2. Sawitzky and Sawitzky 1960, 30. Letter from Mrs. Henrietta Ryan, Deputy Curator of Print Room, The Royal Library, Windsor Castle, to David R. Brigham, June 5, 1998, object file, Worcester Art Museum.

3. Ralph Earl to Dr. Joseph Trumbull, September 23, 1784, Historic Deerfield, Deerfield, Mass., quoted and reproduced in Sawitzky and Sawitzky 1960, 9, 11–12. Earl’s General Gabriel Christie (Nelson-Atkins Museum of Art, Kansas City, Missouri) is thought to date from about 1783–84 and is of a similarly large scale (81 1/2 x 52 1/2 in.).

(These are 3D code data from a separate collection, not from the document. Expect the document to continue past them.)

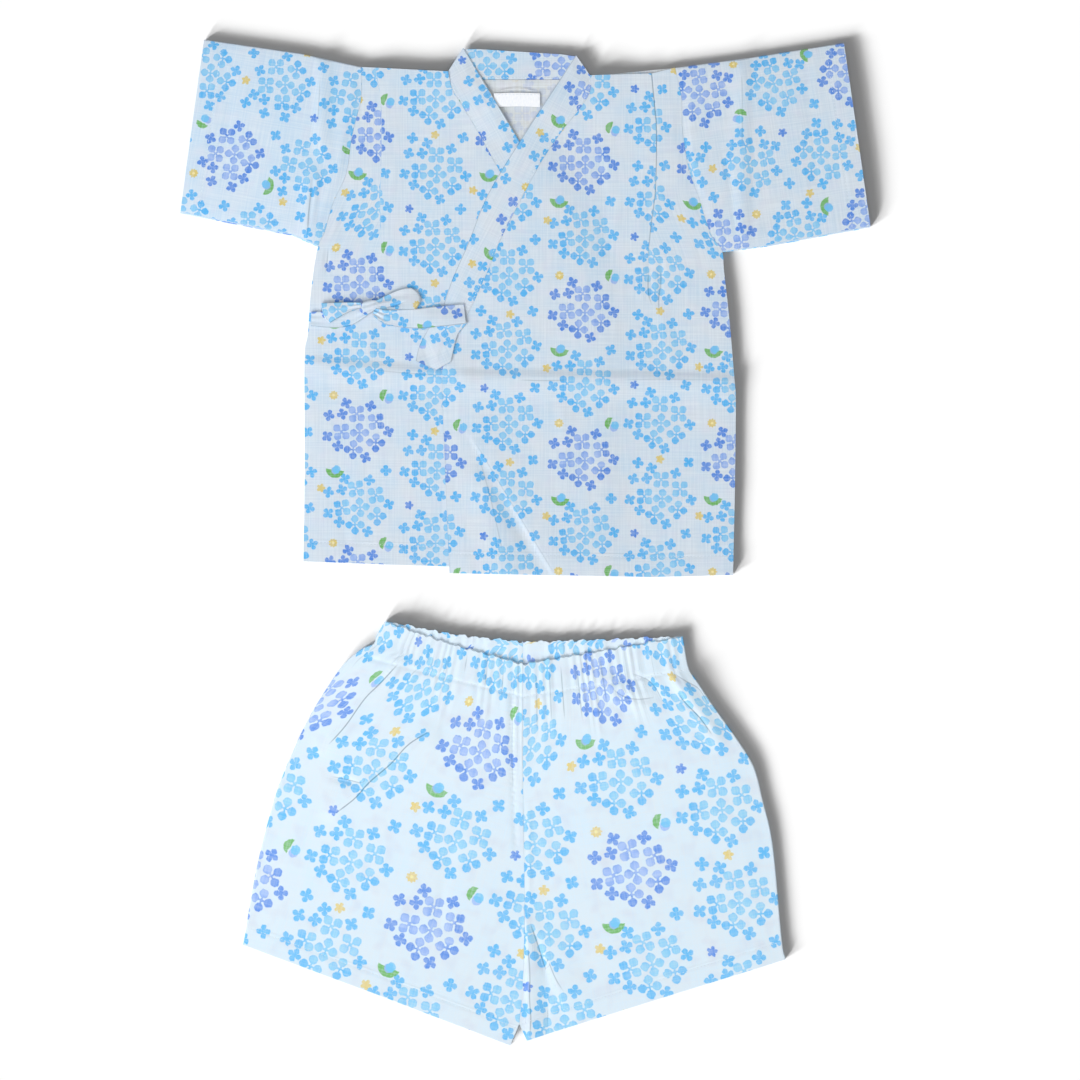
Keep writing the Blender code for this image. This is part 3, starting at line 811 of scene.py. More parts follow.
def flower_head(x, y, violet):
    """Ink of one head, and how full its colour is.

    A violet head (1) is sunny at its lower right, and a sky blue one (0) all along its foot.
    """
    heart = floret(*turned(x, y, math.pi / 4), **LARGE)
    lx, ly, k, c, s = ring_of_florets(x, y, LARGE_RING)
    spin = k.then("LESS_THAN", -0.5) * SUNNY_TURN + 0.06
    lx, ly = turned(lx, ly, spin)
    large = floret(lx, ly, **LARGE)
    sunny = c * (violet * 0.59 + 0.17) + s * (violet * 0.345 - 0.985) + 0.35 > violet * 0.35
    c, s = turned(c, s, spin)
    outer_petal = lx.then("SIGN") * c + ly.then("SIGN") * s > 0.0
    gx, gy, k = ring_of_florets(x, y, GAP_RING)[:3]
    in_gaps = floret(*turned(gx, gy, (k * 3.3 + 1.0).sin() * 0.6), **SMALL)
    ox, oy, k = ring_of_florets(x, y, SHADY_RING)[:3]
    outside = floret(*turned(ox, oy, k * 0.9 + 0.5), **SMALL) + (abs(k) > 1.5) * FAR_OFF
    outer = ink(in_gaps.least(outside))
    nearest = heart.least(large)
    full = outer.most(sunny * outer_petal * ink(large))
    blotch = noise(x / 5.5, y / 5.5 + 3.0) * 0.9 - 0.32
    pale = (nearest.ramp(1.3, 1.0) * 0.45).then("ADD", blotch, clamp=True)
    return ink(nearest).most(outer), (full * (1.0 - blotch * 0.25)).most(pale)


def far_out(x, y):
    """How far a point is from the middle: the root of the squares."""
    return (x * x + y * y) ** 0.5


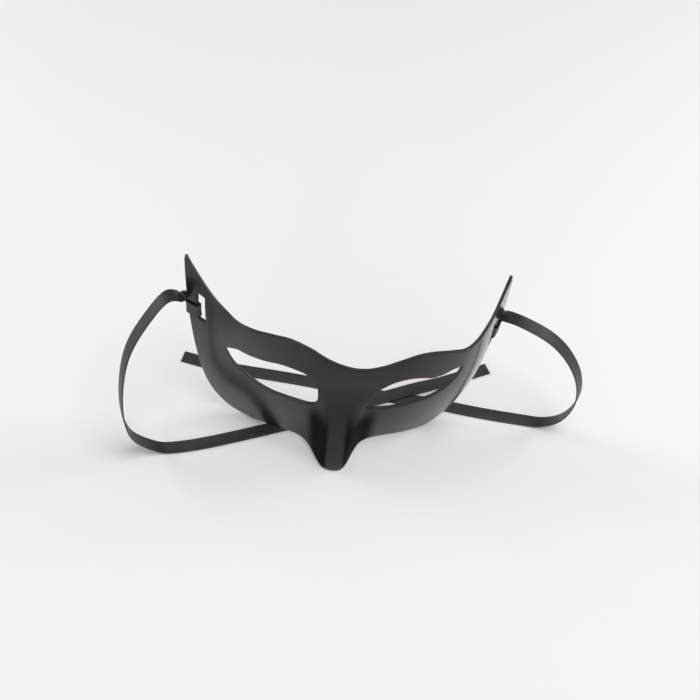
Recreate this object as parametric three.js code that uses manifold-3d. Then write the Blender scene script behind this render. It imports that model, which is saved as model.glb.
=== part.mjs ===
import * as THREE from 'three';
import Module from 'manifold-3d';

const wasm = await Module();
wasm.setup();

// driving sizes, millimetres
const wingReach = 94.1;      // midline to a wing tip, along the face
const shellHeight = 107.6;   // nose tip to wing tips, up the face
const wall = 1.6;            // moulded shell
const noseReach = 18.6;      // how far the nose stands off the face
const ribbonWidth = 7.0;
const ribbonThick = 1.0;
const slotWide = 4.8;
const slotTall = 15.0;
const slotInset = 8.6;       // slot centre in from the rim
const slotLean = 0.2;        // slot follows the slope of the rim
const gap = 0.3;             // loose parts
const knotReach = 3.6;       // knot centre to the start of its ribbon
const spread = 100.0;        // unit of the ribbon tables
const lie = 0.04;            // a lying ribbon clears the surface by this much
const wrapDown = 0.27;       // the wrap sits this share of slotTall below the slot's middle
const wrapRound = 0.9;       // corner of the ribbon's turn round the rim
const wallSlack = 0.1;       // the wrap is looser than the gap across the wall
const knotOut = 2.2;         // knot centre beyond the wrap
const knotBack = 0.3;
const knotUp = 0.55;         // share of ribbonWidth
const knotHalf = [2.4, 2.3, 3.6];

// the face surface
// out: share of wingReach, turn: degrees the face has turned back
const headingRows = [
  { out: 0.0, turn: 0.0 },
  { out: 0.213, turn: 7.8 },
  { out: 0.425, turn: 20.9 },
  { out: 0.638, turn: 27.3 },
  { out: 0.85, turn: 53.7 },
  { out: 1.063, turn: 53.0 },
  { out: 1.28, turn: 52.8 },
];
// the left wing is bent open, the right one bent back and flared
const sideRows = [
  { side: -1, splay: -19.8, flare: 0.0, strapUp: 0.776 },
  { side: 1, splay: 18.3, flare: 0.173, strapUp: 0.716 },
];
// up: share of shellHeight, reach: share of noseReach, left and right: shares of noseHalf,
// crisp: how sharply the ridge turns into its flanks
const noseRows = [
  { up: -0.2, reach: 1.06, left: 1.21, right: 0.8, crisp: 3.4 },
  { up: 0.0, reach: 1.0, left: 1.21, right: 0.8, crisp: 3.4 },
  { up: 0.112, reach: 0.83, left: 1.05, right: 0.8, crisp: 4.0 },
  { up: 0.223, reach: 0.6, left: 0.92, right: 0.82, crisp: 4.6 },
  { up: 0.335, reach: 0.35, left: 0.88, right: 0.88, crisp: 5.0 },
  { up: 0.4, reach: 0.2, left: 1.0, right: 1.0, crisp: 4.6 },
  { up: 0.446, reach: 0.11, left: 1.3, right: 1.3, crisp: 4.0 },
  { up: 0.558, reach: 0.0, left: 1.9, right: 1.9, crisp: 4.0 },
  { up: 1.1, reach: 0.0, left: 1.9, right: 1.9, crisp: 4.0 },
];
const bulge = 0.0043;        // upright curvature, 1/mm
const bulgeUp = 23.6;
const noseLean = 0.061;      // sideways lean of the nose
const noseHalf = 9.4;        // half width of the nose
const noseAside = 1.6;       // the nose tip sits this far to the right
const noseFoot = 45.0;       // height over which it moves there
const leanUp = 60.0;         // height without any lean
const leanHalf = 28.0;       // distance out over which the lean fades
const splayFrom = 35.0;      // where a wing starts to bend away
const splayOver = 45.0;      // distance over which it bends
const flareUp = 35.0;        // height without any flare
const flareFrom = 15.0;
const flareOver = 65.0;
const flareMost = 1.3;

// outlines: out = share of wingReach, left below zero, up = share of shellHeight
const upperRows = [
  { out: -1.0, up: 1.0 },
  { out: -0.84, up: 0.905 },
  { out: -0.7, up: 0.845 },
  { out: -0.61, up: 0.79 },
  { out: -0.525, up: 0.78 },
  { out: -0.43, up: 0.797 },
  { out: -0.33, up: 0.81 },
  { out: -0.22, up: 0.785 },
  { out: -0.12, up: 0.735 },
  { out: -0.02, up: 0.7 },
  { out: 0.07, up: 0.69 },
  { out: 0.16, up: 0.708 },
  { out: 0.26, up: 0.757 },
  { out: 0.36, up: 0.797 },
  { out: 0.45, up: 0.805 },
  { out: 0.55, up: 0.787 },
  { out: 0.63, up: 0.768 },
  { out: 0.7, up: 0.8 },
  { out: 0.76, up: 0.843 },
  { out: 0.87, up: 0.895 },
  { out: 1.0, up: 0.985 },
];
const lowerRows = [
  { out: -1.0, up: 1.0 },
  { out: -0.94, up: 0.79 },
  { out: -0.885, up: 0.6 },
  { out: -0.84, up: 0.44 },
  { out: -0.775, up: 0.23 },
  { out: -0.71, up: 0.105 },
  { out: -0.64, up: 0.015 },
  { out: -0.57, up: -0.025 },
  { out: -0.5, up: -0.035 },
  { out: -0.42, up: -0.015 },
  { out: -0.33, up: 0.005 },
  { out: -0.25, up: 0.02 },
  { out: -0.12, up: 0.01 },
  { out: 0.02, up: 0.0 },
  { out: 0.06, up: 0.01 },
  { out: 0.1, up: 0.035 },
  { out: 0.17, up: 0.045 },
  { out: 0.26, up: 0.04 },
  { out: 0.35, up: 0.025 },
  { out: 0.43, up: 0.0 },
  { out: 0.49, up: -0.025 },
  { out: 0.54, up: -0.035 },
  { out: 0.6, up: -0.025 },
  { out: 0.65, up: 0.01 },
  { out: 0.71, up: 0.08 },
  { out: 0.77, up: 0.18 },
  { out: 0.835, up: 0.355 },
  { out: 0.89, up: 0.57 },
  { out: 0.945, up: 0.78 },
  { out: 1.0, up: 0.985 },
];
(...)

4. For example, John Vanderbank, John Dodd, of Swallowfield, Berkshire (1739, Yale Center for British Art, New Haven, Conn.); Allan Ramsay, Thomas, 2nd Baron Mansel of Margram with His Blackwood Half-Brothers and Sisters (1742, Tate Gallery, London); Sir Joshua Reynolds, Philip Gell (1763, private collection); and Thomas Gainsborough, William Poyntz (1762, Earl of Spencer, Althorpe Park).

5. Kornhauser 1991a, 19, 28.

6. Ibid., 26–28, 124–27. Aileen Ribeiro’s costume notes are helpful in evaluating Earl’s intended meaning in Reclining Hunter and Portrait of a Man with a Gun (ibid., 124, 127).

7. Wallace B. Gusler to David R. Brigham, August 27, 1999, object file, Worcester Art Museum.